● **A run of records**
----------

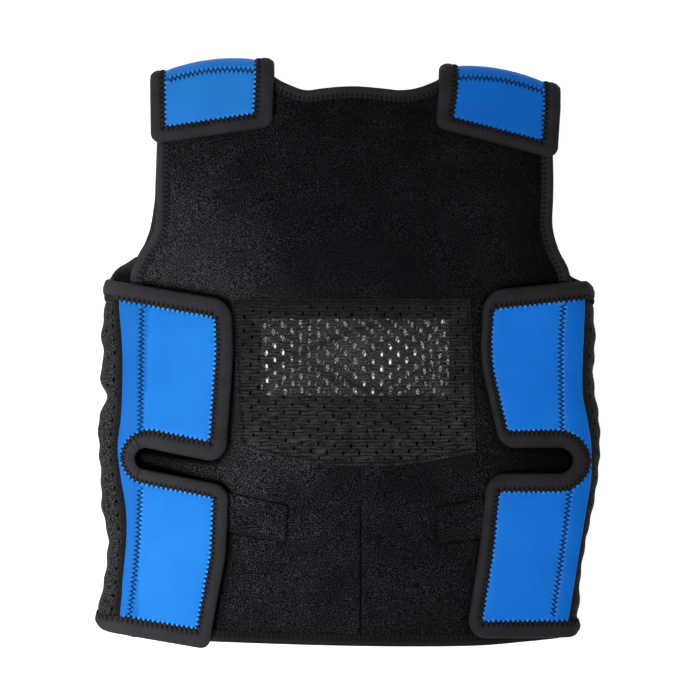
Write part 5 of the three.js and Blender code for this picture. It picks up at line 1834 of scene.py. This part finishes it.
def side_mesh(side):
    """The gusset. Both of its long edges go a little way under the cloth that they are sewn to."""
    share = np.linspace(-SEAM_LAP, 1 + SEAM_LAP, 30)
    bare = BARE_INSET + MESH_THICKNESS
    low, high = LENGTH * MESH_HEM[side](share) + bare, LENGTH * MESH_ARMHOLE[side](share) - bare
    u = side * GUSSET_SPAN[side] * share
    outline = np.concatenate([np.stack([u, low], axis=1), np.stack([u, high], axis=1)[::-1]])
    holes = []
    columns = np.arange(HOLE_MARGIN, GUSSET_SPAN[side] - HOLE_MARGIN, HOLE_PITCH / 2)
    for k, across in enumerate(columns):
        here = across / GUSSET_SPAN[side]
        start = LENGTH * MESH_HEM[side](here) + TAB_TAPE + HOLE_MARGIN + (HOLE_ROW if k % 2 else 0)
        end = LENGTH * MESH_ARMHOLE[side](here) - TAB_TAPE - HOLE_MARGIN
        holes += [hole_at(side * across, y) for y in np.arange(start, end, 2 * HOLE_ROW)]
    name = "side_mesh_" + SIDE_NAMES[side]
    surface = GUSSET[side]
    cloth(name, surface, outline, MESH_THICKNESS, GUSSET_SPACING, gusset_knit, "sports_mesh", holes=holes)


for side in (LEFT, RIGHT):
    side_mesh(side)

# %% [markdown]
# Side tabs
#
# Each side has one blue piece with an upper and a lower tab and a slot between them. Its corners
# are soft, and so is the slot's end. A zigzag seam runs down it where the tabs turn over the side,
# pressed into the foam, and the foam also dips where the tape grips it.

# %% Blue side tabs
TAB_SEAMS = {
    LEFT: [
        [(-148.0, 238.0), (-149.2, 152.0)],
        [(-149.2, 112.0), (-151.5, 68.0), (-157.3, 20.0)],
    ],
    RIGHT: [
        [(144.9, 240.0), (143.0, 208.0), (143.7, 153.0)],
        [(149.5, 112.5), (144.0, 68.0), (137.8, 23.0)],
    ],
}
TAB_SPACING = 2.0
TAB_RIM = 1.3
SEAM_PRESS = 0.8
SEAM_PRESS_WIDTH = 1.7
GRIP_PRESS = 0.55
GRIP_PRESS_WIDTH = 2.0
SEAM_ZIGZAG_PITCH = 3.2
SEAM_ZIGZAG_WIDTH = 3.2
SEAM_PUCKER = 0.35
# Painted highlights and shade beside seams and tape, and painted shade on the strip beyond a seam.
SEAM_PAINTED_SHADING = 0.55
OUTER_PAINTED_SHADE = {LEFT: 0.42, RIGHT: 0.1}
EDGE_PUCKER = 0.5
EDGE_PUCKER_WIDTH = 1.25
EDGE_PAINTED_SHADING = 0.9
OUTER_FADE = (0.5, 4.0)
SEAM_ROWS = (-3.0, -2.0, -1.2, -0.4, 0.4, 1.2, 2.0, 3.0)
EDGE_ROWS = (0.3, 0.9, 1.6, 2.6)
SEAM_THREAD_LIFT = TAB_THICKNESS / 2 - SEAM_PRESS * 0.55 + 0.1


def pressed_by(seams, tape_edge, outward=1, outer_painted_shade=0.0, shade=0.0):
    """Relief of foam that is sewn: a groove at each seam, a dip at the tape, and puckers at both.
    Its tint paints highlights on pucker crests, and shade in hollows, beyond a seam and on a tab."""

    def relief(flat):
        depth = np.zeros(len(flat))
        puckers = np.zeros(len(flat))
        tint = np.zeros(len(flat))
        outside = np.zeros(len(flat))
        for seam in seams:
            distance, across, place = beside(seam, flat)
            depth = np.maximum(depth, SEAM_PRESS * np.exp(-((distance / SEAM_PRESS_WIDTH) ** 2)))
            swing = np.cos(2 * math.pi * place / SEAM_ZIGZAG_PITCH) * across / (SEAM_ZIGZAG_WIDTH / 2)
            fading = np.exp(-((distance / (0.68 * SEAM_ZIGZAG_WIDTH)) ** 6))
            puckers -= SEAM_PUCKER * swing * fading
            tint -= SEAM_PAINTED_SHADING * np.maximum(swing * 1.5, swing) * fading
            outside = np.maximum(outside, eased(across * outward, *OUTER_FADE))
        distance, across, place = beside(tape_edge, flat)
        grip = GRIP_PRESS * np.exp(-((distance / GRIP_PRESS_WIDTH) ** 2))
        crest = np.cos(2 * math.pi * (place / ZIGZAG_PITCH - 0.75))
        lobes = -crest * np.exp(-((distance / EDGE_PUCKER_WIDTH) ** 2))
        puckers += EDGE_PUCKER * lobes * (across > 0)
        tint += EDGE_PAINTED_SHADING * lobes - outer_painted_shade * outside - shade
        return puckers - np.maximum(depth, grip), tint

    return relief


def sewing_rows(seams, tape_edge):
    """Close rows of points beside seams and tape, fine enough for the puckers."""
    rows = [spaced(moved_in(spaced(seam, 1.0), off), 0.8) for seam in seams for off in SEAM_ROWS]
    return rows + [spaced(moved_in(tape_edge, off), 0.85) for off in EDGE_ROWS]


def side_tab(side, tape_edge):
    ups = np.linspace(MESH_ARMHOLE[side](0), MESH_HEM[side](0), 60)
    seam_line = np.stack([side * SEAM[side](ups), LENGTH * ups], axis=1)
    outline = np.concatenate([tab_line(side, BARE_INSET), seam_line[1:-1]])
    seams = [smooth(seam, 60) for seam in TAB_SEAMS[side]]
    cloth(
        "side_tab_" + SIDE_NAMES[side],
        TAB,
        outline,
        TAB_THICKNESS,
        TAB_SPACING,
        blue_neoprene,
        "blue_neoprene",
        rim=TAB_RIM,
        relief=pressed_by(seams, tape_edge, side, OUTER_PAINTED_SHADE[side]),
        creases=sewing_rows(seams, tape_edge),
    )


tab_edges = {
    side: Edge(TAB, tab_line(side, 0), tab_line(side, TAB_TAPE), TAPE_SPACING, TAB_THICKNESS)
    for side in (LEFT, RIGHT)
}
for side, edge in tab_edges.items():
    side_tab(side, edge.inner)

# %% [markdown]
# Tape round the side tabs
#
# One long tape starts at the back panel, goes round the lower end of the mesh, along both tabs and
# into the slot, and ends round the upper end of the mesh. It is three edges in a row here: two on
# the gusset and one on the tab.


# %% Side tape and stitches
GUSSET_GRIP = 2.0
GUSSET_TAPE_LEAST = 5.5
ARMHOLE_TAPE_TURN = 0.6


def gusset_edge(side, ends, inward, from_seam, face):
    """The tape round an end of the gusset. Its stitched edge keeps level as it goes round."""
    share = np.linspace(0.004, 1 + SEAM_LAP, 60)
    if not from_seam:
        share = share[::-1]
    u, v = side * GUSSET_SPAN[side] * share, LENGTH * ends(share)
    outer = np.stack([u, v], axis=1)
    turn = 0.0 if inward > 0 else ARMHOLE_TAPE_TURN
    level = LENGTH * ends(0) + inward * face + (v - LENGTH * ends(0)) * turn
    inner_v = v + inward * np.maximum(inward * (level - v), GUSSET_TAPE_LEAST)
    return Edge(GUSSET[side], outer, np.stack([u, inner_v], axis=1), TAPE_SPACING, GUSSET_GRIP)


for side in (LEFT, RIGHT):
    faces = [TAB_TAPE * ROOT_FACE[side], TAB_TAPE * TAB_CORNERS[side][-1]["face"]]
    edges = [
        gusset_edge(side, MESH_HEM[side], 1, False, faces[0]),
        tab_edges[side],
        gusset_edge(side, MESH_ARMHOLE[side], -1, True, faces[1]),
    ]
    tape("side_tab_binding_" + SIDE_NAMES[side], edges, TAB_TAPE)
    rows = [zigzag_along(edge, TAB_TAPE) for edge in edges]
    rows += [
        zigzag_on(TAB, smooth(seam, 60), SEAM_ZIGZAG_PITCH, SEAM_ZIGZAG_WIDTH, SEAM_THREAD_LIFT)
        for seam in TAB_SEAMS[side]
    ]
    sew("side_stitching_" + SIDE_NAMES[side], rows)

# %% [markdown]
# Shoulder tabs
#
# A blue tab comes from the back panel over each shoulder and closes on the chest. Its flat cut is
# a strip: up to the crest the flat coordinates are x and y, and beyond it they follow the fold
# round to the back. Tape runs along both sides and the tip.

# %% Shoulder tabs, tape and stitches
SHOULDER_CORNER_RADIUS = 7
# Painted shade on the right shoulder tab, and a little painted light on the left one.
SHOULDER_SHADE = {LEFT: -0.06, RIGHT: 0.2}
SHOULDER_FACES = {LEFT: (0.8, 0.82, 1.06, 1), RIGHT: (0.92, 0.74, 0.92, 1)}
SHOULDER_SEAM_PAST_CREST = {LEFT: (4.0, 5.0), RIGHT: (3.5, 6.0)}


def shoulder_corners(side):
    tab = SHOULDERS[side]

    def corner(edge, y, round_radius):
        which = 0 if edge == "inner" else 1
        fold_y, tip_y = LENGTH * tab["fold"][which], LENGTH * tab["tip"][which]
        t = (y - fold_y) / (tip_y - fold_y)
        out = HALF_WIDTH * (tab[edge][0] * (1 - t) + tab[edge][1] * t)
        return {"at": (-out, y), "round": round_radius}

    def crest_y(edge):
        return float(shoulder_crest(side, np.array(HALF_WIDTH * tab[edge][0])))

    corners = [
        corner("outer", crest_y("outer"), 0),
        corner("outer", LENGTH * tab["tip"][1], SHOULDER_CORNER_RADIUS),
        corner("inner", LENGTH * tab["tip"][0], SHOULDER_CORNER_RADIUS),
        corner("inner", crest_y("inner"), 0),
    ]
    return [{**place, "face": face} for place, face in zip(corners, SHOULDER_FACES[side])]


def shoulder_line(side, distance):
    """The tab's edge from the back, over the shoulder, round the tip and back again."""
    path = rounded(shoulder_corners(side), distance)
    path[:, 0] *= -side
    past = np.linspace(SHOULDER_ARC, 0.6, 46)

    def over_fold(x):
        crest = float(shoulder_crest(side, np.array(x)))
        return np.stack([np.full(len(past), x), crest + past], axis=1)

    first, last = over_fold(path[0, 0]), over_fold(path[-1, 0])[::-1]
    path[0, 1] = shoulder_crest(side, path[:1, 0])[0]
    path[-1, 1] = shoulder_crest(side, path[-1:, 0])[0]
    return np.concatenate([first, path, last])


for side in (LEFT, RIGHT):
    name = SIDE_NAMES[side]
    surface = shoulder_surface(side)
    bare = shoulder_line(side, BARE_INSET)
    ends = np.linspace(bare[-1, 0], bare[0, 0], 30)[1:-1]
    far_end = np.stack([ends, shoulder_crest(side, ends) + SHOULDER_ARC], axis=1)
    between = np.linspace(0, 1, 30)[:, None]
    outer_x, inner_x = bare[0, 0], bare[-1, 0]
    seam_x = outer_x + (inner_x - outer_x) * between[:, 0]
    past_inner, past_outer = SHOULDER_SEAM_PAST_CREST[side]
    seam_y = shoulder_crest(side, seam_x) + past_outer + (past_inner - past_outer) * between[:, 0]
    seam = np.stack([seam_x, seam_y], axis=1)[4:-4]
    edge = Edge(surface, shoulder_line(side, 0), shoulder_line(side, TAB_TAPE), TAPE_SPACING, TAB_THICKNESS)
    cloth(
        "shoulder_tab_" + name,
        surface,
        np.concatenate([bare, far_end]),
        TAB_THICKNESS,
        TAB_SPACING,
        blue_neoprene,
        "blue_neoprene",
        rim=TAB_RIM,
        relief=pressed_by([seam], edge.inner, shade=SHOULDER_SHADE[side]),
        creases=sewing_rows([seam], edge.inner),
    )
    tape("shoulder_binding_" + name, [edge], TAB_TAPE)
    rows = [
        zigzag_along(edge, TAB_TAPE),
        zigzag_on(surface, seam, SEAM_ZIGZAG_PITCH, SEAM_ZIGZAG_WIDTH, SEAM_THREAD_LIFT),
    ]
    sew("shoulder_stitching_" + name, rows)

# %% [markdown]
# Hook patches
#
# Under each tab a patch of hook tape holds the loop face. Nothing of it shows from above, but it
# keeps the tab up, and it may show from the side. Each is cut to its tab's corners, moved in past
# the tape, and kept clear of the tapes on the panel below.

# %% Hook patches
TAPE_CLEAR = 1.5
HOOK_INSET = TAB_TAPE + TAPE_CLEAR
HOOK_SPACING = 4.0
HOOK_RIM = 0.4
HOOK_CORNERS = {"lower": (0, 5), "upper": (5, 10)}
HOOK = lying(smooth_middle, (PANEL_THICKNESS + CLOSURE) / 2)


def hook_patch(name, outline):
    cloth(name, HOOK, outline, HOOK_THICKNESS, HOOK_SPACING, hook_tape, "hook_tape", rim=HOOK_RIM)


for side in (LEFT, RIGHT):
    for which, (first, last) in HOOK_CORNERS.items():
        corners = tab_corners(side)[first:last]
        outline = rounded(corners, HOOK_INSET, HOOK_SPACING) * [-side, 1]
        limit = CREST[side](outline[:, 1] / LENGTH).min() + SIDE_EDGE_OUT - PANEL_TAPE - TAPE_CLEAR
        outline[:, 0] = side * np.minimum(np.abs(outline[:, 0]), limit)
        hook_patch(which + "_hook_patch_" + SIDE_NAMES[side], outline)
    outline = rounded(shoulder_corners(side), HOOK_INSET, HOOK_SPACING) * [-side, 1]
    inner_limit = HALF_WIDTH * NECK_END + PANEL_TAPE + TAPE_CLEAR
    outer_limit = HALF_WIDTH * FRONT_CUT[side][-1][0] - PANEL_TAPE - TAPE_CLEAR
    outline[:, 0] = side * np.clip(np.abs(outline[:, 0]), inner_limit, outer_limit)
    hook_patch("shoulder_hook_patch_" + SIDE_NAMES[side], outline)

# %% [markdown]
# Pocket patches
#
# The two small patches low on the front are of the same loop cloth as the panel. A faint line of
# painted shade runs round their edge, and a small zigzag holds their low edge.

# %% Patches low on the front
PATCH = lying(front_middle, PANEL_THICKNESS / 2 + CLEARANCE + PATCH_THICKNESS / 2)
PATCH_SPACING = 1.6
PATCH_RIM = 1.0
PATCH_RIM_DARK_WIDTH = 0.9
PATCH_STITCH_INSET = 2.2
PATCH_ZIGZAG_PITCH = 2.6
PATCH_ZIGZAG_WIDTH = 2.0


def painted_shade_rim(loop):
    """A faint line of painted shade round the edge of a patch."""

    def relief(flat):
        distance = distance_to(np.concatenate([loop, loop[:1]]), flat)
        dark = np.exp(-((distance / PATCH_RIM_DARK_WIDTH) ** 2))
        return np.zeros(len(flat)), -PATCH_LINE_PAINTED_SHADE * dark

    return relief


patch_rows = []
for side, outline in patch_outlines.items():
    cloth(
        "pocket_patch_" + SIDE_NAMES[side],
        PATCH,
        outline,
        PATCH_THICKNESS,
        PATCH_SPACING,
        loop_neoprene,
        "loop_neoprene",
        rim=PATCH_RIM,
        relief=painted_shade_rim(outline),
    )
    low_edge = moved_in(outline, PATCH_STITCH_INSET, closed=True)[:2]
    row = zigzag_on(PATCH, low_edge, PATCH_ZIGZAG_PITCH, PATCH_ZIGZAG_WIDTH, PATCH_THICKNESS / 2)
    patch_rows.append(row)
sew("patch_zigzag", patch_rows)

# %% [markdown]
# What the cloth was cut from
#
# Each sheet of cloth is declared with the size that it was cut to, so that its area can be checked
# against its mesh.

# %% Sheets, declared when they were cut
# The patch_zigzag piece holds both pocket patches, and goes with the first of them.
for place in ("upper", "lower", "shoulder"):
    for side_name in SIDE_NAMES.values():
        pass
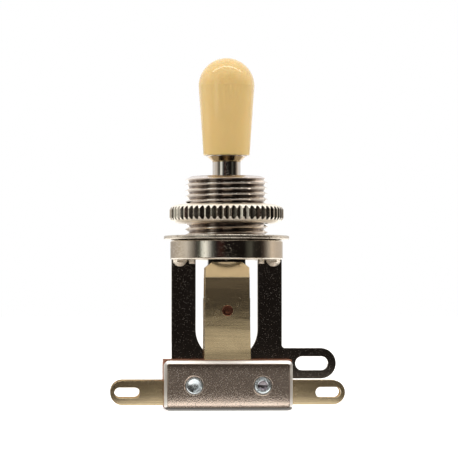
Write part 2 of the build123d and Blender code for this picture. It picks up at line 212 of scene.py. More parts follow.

----------

● **Prompt**
Among the entries above, identify all lines with "scene" and copy them.

● **Response below**
Write part 5 of the three.js and Blender code for this picture. It picks up at line 1834 of scene.py. This part finishes it.
Write part 2 of the build123d and Blender code for this picture. It picks up at line 212 of scene.py. More parts follow.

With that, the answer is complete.